* **DESCRIPTION OF THE TASK**: Restate verbatim the lines between the one holding "lid_strip_front();" and the one holding "obj.parent = empty", both included, and no others.

----

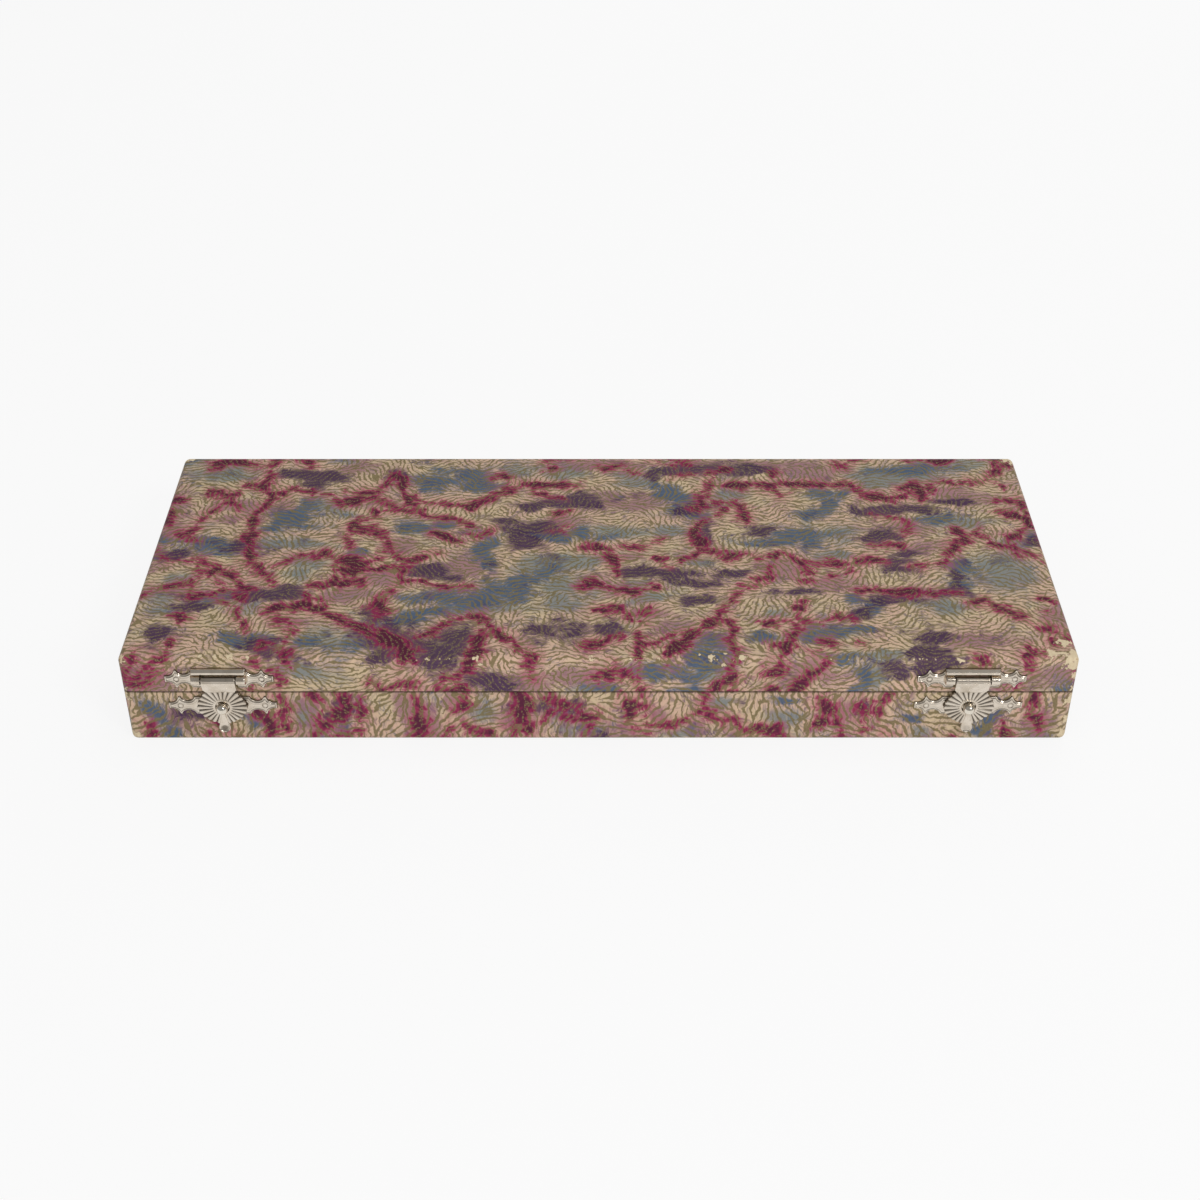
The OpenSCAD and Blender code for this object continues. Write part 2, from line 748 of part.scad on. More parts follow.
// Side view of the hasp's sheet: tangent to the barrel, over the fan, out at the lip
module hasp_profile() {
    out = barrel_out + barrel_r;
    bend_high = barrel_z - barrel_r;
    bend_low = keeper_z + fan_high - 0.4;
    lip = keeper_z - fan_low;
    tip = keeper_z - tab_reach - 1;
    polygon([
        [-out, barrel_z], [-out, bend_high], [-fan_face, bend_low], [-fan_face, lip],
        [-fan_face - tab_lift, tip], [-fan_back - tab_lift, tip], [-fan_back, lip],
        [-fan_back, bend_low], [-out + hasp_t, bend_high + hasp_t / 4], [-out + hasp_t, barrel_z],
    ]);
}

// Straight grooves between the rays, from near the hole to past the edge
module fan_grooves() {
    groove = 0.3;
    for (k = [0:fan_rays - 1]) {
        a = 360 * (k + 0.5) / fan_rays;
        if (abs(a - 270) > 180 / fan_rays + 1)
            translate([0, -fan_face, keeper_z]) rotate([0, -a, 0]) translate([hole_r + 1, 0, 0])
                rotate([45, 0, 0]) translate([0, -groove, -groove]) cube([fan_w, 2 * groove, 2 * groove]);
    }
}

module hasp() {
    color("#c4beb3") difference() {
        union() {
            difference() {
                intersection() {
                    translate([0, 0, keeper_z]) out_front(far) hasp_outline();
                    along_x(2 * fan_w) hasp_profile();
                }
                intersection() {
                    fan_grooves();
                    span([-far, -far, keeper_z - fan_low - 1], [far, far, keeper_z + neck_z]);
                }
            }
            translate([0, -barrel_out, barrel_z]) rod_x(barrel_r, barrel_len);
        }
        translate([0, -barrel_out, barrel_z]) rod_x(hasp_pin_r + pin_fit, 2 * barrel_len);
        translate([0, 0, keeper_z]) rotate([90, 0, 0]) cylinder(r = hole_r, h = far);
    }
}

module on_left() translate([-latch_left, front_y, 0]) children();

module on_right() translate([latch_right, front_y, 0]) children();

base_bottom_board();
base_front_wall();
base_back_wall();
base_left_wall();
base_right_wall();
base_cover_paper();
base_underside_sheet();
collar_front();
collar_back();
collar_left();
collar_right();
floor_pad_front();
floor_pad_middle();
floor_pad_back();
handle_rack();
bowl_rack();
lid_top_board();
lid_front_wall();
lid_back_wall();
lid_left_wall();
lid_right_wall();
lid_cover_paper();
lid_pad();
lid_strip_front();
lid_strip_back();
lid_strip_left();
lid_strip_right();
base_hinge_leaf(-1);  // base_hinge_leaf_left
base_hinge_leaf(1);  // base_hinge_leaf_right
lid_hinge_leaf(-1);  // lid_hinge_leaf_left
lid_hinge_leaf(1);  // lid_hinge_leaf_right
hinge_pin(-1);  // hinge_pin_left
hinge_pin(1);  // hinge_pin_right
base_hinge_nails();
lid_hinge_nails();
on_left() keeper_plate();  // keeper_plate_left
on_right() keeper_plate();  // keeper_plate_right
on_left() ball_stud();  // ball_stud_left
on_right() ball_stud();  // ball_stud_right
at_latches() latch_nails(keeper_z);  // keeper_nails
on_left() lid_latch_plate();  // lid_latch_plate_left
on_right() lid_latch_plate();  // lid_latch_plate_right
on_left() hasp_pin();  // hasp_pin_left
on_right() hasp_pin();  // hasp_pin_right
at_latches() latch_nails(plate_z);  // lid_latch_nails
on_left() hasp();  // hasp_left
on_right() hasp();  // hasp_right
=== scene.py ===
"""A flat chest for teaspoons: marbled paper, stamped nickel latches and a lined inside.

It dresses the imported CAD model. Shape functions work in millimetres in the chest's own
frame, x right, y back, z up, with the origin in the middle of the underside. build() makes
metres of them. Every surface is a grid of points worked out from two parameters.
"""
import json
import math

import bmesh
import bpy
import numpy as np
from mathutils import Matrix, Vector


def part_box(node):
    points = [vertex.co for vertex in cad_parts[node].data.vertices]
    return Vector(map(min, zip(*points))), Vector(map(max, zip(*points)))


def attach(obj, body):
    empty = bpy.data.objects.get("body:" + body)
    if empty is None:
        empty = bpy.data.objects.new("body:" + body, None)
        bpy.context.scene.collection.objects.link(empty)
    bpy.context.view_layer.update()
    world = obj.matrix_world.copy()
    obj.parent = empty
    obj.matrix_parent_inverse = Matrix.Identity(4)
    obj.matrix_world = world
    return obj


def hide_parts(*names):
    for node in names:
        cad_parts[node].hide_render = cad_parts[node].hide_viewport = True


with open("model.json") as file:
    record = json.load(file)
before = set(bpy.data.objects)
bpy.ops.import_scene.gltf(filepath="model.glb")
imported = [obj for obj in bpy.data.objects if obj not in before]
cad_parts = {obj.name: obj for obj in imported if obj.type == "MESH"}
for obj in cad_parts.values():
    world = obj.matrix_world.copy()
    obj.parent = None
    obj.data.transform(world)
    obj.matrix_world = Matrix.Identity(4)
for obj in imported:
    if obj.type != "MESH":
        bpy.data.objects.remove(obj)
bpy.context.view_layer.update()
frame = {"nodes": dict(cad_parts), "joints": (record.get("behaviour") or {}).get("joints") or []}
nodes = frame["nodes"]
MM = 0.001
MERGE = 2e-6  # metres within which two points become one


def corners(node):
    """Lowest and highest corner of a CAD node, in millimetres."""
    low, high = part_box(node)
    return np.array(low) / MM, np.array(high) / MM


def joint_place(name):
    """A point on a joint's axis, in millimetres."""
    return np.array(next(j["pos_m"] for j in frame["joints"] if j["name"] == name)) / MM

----

* **RESPONSE FOR THIS EXERCISE**:
lid_strip_front();
lid_strip_back();
lid_strip_left();
lid_strip_right();
base_hinge_leaf(-1);  // base_hinge_leaf_left
base_hinge_leaf(1);  // base_hinge_leaf_right
lid_hinge_leaf(-1);  // lid_hinge_leaf_left
lid_hinge_leaf(1);  // lid_hinge_leaf_right
hinge_pin(-1);  // hinge_pin_left
hinge_pin(1);  // hinge_pin_right
base_hinge_nails();
lid_hinge_nails();
on_left() keeper_plate();  // keeper_plate_left
on_right() keeper_plate();  // keeper_plate_right
on_left() ball_stud();  // ball_stud_left
on_right() ball_stud();  // ball_stud_right
at_latches() latch_nails(keeper_z);  // keeper_nails
on_left() lid_latch_plate();  // lid_latch_plate_left
on_right() lid_latch_plate();  // lid_latch_plate_right
on_left() hasp_pin();  // hasp_pin_left
on_right() hasp_pin();  // hasp_pin_right
at_latches() latch_nails(plate_z);  // lid_latch_nails
on_left() hasp();  // hasp_left
on_right() hasp();  // hasp_right
=== scene.py ===
"""A flat chest for teaspoons: marbled paper, stamped nickel latches and a lined inside.

It dresses the imported CAD model. Shape functions work in millimetres in the chest's own
frame, x right, y back, z up, with the origin in the middle of the underside. build() makes
metres of them. Every surface is a grid of points worked out from two parameters.
"""
import json
import math

import bmesh
import bpy
import numpy as np
from mathutils import Matrix, Vector


def part_box(node):
    points = [vertex.co for vertex in cad_parts[node].data.vertices]
    return Vector(map(min, zip(*points))), Vector(map(max, zip(*points)))


def attach(obj, body):
    empty = bpy.data.objects.get("body:" + body)
    if empty is None:
        empty = bpy.data.objects.new("body:" + body, None)
        bpy.context.scene.collection.objects.link(empty)
    bpy.context.view_layer.update()
    world = obj.matrix_world.copy()
    obj.parent = empty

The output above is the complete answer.